Kimberley Porsche: Cycling

‘While Qatar may not offer the most scenic bike riding, it does boast one of the most active and diverse cycling clubs around. Qatar‘s Chain Reaction Cycling Club has nearly 200 members from around the world who enjoy biking, both on and off road, on a weekly basis. While the club organises cycling races and events all year long, you are most likely to spot its dedicated riders on Friday and Saturday along the highway to Al Khor, enjoying an early morning spin. Riders can also be found on Monday and Wednesday evenings riding a well-lit 11km circuit on the service roads around the Losail Speedway.

‘Typically there are three rides happening on the weekend: on Friday, the “Terminator” Ride (100km) is a fast-paced spin, meeting at the end of the Corniche near Sheraton park; the “Bike and Babble” Ride (70km) is a more leisurely cycle, which meets at the Doha Golf Club lower parking lot; and on Saturday the “Golf Club” Ride (70km), is a mixed-pace spin meet at the Doha Golf Club lower parking lot. Ride times vary over the course of the year, depending on the heat and sunrise. Mountain bike rides are usually organised and scheduled via the club’s email distribution list. Riders of all level and ability are welcome to join. For more information, visit www.qatarchainreaction.org.’

Stewart Hill: Diving

‘Qatar has its share of wreck dives, many of which are very good. For me, though, none are quite like the Alexion Hope wreck, about 60km east of Doha. At 9,084 gross tonnes and 148m long, with a beam of 20m, she is no small wreck. A good two-hour journey through the oil fields of Qatar, you find yourself placed between two buoys. In the early days she was easy to find, as the Sampson posts stood proud above the sea. Now, it’s slightly harder, but the superstructure is still visible six metres beneath the waves. With a maximum depth of 20 metres, the Alexion is a good exercise for the novice diver, although slack water timing is crucial, as there can be some nasty currents as the tides shift.
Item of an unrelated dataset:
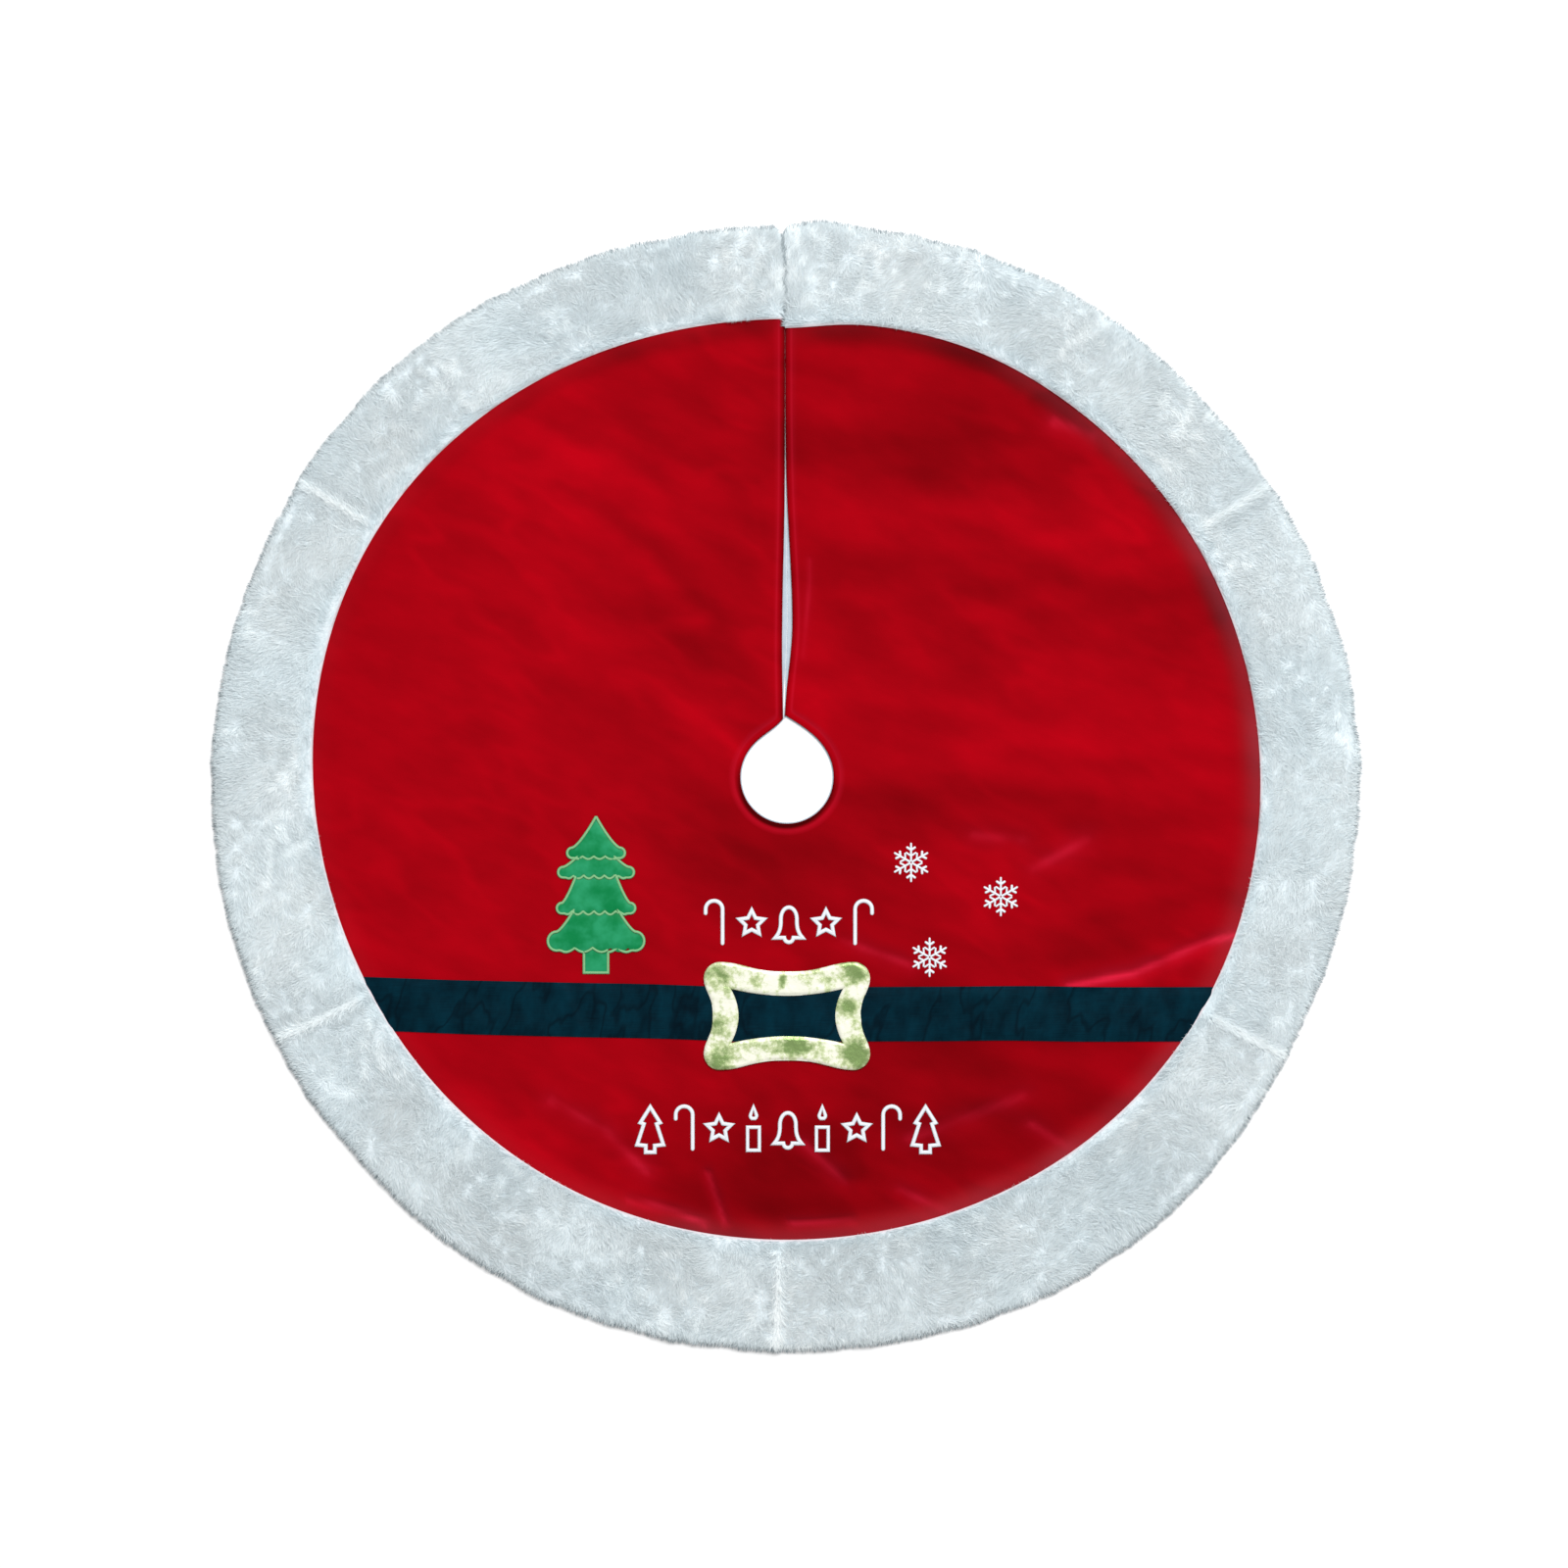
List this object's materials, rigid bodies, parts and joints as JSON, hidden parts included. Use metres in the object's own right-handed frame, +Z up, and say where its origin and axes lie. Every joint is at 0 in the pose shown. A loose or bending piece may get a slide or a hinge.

‘The first of my dives here was with Brian, a good friend and compulsive diver. We both rolled over the side of the boat on our first dive to the wreck. The visibility was reasonable for Qatar, at about six-seven metres, and we quickly descended on the superstructure away from the stinging tentacles of the jellyfish. The stern has been battered by age and the strong currents of the Gulf, and the prop now lies in a mess of rusty steel. Still very recognisable, it reminds you that this hulk of rust and marine life was once a ship. From there we stayed deep, swimming round the stern to the port side, and slowly made our way forward through the open cargo holds. Checking our dive time and air, we realised we had to head back up to the superstructure for our six-metre safety stop, where we spent the three minutes watching the friendly batfish eating jellyfish. With the safety stop complete, we headed up the anchor line, back to the boat for a spot of lunch and a snooze.’